The interior of Hagia Sophia (Ayasofya) – Istanbul

According to many Hagia Sophia, is the prime example of Byzantine architecture. We made it to Hagia Sophia on our first full day in Istanbul and manage to beat the lines by purchasing a Museum pass which you can find just next to the main entrance being sold from a mini-van. Once inside, the grandor and history of the mosque/church was all around us. It looks old, and I was a bit surprised but how some of it looks so rundown, but I guess that is what time does.

Hagia Sophia as a long history, and particularly impressive are the early 13th century mosaics on the second floor. Many of them were covered for hundreds of years due to its conversion to a mosque. Also impressive to me, and the subject of this photograph, are the chandeliers on the main hall and throughout the building. You can’t see it here, but they are just above your head as you walk about.
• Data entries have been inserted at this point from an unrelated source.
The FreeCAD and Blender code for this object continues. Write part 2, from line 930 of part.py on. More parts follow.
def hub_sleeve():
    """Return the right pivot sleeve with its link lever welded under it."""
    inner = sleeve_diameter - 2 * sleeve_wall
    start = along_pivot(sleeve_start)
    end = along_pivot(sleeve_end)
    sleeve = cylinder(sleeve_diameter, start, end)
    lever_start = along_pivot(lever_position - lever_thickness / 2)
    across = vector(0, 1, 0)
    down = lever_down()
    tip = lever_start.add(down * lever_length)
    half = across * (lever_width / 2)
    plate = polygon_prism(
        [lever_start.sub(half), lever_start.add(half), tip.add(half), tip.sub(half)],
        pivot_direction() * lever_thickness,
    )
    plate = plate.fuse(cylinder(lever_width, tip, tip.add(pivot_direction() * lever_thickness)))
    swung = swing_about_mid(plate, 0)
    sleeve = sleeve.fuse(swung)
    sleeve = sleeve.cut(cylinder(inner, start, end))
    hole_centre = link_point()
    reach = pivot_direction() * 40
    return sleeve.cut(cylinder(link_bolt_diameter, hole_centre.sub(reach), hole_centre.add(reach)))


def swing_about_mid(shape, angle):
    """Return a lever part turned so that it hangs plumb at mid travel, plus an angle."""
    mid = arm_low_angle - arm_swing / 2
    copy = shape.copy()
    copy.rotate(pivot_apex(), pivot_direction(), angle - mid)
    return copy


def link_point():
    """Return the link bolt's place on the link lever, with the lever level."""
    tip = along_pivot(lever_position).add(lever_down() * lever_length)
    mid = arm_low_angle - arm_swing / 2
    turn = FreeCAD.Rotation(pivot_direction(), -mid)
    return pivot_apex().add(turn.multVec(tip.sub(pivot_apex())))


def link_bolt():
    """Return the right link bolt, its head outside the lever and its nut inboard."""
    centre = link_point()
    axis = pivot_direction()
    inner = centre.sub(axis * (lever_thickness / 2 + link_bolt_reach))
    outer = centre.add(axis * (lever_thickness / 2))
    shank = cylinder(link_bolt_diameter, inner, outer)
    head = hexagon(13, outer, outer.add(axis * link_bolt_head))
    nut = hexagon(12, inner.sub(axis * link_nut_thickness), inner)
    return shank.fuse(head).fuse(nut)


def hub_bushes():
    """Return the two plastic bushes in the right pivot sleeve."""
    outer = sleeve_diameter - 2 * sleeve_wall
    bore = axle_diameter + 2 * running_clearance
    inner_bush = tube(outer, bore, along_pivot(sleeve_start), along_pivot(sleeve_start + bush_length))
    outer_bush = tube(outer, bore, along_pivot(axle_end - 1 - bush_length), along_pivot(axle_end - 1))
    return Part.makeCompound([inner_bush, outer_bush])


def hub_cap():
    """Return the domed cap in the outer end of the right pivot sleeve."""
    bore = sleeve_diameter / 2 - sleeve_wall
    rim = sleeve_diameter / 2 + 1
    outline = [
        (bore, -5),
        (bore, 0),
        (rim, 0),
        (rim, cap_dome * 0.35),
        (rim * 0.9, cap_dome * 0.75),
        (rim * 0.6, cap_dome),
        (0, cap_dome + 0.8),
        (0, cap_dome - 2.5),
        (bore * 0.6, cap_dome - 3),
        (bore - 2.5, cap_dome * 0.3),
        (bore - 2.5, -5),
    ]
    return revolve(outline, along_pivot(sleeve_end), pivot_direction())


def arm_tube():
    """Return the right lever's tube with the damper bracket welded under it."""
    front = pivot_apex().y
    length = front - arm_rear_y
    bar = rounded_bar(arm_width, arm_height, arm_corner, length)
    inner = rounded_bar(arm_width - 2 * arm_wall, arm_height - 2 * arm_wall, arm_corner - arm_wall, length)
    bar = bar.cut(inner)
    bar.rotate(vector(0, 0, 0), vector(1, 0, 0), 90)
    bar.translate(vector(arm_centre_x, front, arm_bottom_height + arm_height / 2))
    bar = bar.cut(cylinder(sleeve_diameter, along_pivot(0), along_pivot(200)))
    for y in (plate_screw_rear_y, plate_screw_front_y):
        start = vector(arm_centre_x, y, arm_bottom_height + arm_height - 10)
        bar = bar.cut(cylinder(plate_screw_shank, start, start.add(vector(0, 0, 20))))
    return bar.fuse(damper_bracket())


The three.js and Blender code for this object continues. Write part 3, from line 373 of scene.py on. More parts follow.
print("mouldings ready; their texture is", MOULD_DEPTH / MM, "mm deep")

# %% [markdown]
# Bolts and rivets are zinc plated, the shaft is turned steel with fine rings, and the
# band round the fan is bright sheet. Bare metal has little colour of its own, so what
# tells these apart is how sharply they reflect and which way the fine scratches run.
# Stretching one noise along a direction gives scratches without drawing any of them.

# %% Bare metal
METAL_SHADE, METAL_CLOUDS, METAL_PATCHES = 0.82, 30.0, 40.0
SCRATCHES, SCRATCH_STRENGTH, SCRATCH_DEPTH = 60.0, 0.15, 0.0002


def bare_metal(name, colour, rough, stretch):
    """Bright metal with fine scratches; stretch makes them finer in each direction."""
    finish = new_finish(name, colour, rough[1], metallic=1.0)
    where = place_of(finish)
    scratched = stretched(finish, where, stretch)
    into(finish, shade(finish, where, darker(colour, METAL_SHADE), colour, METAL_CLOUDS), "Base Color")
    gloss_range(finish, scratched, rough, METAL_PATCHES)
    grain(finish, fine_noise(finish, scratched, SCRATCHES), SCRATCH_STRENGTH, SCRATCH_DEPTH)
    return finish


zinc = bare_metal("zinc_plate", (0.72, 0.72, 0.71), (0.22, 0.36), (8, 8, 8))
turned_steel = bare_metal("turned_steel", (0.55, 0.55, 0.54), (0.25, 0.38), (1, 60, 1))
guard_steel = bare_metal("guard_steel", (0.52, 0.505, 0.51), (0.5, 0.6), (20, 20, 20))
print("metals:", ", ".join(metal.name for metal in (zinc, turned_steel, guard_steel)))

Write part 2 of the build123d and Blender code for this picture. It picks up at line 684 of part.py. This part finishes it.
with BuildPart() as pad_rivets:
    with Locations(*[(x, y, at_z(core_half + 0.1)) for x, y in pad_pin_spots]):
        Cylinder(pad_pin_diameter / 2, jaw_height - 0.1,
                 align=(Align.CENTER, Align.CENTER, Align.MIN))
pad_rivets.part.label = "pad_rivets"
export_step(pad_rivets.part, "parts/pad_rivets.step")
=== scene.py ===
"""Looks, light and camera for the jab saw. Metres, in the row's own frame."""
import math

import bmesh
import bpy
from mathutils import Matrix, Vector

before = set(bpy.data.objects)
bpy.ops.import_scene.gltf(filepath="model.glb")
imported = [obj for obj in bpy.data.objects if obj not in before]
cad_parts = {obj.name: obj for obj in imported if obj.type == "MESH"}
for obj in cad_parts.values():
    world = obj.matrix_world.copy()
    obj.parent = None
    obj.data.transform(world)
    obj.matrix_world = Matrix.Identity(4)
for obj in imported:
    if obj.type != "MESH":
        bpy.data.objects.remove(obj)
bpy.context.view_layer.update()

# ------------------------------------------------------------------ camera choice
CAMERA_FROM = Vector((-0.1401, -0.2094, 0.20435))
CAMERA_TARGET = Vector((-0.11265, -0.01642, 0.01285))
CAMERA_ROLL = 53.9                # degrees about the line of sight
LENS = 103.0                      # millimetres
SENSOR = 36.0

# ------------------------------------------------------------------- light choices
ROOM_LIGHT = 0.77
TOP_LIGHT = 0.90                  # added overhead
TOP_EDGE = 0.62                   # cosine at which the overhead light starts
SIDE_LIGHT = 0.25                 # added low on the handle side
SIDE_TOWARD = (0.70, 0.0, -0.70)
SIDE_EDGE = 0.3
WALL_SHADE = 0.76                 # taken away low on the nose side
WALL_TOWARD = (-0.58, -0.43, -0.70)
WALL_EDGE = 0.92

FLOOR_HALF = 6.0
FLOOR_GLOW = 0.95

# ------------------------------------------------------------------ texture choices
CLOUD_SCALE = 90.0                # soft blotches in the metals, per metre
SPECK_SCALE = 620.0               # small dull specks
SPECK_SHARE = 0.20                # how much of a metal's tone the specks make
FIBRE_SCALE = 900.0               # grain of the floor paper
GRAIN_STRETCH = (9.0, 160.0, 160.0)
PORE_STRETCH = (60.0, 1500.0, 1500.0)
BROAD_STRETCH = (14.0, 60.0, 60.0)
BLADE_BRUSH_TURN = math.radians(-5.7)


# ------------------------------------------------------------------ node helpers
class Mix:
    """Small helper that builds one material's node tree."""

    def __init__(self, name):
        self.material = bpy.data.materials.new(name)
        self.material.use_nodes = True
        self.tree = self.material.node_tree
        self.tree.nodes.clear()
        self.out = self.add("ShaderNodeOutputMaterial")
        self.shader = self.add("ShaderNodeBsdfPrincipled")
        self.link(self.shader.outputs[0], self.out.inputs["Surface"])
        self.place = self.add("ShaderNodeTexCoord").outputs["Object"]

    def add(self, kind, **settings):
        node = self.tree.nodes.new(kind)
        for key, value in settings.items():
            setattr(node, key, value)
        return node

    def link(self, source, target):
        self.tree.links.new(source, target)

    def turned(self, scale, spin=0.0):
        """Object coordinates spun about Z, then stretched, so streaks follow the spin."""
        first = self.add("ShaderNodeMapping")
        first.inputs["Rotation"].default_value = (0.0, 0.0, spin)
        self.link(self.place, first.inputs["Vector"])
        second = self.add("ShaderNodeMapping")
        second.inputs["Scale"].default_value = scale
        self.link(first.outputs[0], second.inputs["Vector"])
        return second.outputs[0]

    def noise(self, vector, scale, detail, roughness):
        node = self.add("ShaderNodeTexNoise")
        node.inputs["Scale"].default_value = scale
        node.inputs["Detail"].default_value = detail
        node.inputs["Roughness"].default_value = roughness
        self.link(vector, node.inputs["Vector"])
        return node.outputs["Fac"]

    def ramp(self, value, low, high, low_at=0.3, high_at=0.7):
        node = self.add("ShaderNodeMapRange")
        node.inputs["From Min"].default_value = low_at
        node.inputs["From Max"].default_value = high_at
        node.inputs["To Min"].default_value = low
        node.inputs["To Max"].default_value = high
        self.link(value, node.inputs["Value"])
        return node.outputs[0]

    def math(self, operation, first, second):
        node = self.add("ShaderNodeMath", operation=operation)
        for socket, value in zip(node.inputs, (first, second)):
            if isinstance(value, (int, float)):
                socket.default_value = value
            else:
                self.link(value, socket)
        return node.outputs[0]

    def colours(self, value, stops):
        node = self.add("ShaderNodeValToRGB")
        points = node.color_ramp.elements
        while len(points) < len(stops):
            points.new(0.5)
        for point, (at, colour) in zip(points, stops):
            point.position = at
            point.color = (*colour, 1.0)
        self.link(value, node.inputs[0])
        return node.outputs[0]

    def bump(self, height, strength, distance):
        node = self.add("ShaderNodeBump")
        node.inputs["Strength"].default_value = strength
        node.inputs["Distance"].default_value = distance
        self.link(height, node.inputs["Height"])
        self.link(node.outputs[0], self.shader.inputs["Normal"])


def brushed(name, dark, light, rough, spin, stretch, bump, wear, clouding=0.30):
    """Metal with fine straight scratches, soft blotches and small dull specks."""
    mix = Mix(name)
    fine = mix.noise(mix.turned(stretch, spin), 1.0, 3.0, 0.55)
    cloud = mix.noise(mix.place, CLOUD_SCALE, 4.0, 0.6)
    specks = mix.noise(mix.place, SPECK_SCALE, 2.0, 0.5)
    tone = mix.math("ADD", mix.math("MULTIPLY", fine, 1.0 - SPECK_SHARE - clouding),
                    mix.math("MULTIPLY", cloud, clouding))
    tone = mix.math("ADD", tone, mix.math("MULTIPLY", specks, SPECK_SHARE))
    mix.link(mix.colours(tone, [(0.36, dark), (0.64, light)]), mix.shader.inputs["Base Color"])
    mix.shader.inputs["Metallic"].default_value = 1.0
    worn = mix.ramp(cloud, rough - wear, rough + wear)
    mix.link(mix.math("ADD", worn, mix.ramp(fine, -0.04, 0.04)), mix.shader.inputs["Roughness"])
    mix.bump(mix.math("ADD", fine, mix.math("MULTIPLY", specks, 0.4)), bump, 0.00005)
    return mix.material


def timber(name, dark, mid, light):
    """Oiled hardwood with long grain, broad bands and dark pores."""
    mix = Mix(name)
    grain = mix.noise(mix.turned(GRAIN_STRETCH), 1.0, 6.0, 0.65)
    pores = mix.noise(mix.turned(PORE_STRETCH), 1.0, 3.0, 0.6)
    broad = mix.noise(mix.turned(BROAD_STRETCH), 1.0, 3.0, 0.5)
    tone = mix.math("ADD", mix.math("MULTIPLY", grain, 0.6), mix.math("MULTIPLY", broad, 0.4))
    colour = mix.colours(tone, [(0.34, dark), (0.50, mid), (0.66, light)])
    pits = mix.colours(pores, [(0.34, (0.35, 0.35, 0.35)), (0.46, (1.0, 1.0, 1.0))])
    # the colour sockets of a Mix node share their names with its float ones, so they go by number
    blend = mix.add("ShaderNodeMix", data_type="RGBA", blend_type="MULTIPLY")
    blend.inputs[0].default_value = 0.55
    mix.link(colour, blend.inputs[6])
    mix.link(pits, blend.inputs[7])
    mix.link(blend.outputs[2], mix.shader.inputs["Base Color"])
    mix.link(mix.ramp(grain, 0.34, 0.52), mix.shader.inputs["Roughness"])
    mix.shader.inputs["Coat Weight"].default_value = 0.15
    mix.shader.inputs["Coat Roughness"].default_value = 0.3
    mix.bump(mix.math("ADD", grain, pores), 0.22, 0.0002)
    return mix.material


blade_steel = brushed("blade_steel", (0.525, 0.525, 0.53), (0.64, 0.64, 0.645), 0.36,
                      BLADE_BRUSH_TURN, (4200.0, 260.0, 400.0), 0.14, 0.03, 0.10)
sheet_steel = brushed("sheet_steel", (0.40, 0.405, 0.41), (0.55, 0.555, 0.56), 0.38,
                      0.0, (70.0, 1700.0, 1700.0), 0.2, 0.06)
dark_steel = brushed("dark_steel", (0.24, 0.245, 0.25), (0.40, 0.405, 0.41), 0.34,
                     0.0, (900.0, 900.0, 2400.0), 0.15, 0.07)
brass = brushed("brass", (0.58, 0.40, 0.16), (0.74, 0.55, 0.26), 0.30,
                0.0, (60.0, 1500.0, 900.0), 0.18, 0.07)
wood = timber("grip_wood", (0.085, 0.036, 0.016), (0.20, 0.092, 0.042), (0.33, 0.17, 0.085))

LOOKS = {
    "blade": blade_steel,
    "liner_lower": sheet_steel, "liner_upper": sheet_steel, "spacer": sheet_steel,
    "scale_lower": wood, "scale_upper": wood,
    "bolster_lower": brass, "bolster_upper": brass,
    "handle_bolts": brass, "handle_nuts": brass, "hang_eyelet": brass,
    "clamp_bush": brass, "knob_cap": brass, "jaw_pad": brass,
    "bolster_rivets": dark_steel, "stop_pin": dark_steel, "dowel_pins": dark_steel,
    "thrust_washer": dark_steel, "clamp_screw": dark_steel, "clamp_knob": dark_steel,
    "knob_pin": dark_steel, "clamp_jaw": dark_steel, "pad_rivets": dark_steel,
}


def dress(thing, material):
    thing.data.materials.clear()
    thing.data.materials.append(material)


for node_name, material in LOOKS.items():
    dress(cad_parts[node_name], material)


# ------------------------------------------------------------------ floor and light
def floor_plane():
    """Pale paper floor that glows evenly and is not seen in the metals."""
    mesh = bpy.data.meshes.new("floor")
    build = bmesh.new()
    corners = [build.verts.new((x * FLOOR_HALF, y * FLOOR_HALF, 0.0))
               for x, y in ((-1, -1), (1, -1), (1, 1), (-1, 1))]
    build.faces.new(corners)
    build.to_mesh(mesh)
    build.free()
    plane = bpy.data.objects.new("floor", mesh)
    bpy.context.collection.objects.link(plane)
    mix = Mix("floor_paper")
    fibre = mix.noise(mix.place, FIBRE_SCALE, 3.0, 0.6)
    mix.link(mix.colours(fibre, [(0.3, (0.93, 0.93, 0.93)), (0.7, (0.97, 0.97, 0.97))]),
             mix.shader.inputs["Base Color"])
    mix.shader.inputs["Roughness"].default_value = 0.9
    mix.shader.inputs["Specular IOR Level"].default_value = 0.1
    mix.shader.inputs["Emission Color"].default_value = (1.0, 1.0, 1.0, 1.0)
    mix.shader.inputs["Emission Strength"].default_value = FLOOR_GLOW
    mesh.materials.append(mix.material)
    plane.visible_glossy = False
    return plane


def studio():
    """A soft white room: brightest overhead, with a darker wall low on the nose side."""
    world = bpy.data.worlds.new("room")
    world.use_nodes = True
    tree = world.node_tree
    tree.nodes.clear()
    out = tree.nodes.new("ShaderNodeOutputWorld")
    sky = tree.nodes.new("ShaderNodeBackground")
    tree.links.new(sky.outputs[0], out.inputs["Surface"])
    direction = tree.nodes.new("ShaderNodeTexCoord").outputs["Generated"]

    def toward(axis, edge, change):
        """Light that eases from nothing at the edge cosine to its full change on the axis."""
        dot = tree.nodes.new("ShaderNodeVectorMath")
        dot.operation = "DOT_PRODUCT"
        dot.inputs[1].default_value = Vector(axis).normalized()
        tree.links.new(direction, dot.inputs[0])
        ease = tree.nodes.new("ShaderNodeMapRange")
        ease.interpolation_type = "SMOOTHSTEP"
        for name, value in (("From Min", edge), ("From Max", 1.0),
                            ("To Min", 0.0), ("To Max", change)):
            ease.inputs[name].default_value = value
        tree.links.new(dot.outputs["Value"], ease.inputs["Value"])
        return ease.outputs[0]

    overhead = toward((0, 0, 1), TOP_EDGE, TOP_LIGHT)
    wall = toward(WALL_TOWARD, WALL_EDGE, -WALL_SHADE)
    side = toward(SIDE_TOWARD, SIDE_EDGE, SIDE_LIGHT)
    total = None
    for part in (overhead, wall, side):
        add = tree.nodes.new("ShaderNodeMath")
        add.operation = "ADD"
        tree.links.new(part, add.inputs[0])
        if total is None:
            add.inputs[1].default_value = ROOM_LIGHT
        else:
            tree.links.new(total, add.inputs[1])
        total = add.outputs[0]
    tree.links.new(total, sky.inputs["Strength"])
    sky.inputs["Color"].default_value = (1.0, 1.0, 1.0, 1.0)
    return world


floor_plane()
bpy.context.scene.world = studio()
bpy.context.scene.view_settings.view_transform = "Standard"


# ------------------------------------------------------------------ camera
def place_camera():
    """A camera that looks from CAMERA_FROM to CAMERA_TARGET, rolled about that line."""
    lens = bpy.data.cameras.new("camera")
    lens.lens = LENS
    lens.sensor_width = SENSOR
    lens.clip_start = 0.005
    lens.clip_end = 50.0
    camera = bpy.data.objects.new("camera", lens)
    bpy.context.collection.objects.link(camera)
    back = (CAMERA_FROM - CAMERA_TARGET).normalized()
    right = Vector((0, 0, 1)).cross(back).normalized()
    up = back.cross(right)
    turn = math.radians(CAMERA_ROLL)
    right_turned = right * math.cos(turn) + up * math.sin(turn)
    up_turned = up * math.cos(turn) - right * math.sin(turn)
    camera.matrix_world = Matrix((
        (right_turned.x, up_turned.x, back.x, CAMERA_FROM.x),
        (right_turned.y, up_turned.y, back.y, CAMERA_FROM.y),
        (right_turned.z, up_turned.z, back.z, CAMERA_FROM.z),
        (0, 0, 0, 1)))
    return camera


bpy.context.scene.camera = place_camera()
From a photograph perspective, this shot was made at ISO 800 at f4. I’m continuously impressed at how good the files out the Canon 5D Mark II are. I purposely composed the people out of the shot, and had to skew the right bottom corner a bit in Photoshop to remove some of the heads that poked out, and align the image a little bit. During post, I applied individual curve layers for each major section of the interior. I then used a black and white layer to de-saturate the image, and brought some of it back on the lights of the front most chandelier. I then toned the image slightly with another curves layer, and finaly added a vignet.

Let me know what you think, more to come.

P.S.: The Museum card is only worth it to by-pass the lines, I wouldn’t recommend it much for the rest of the access it gives you for the price, but have a look if you ever go it might make sense to you.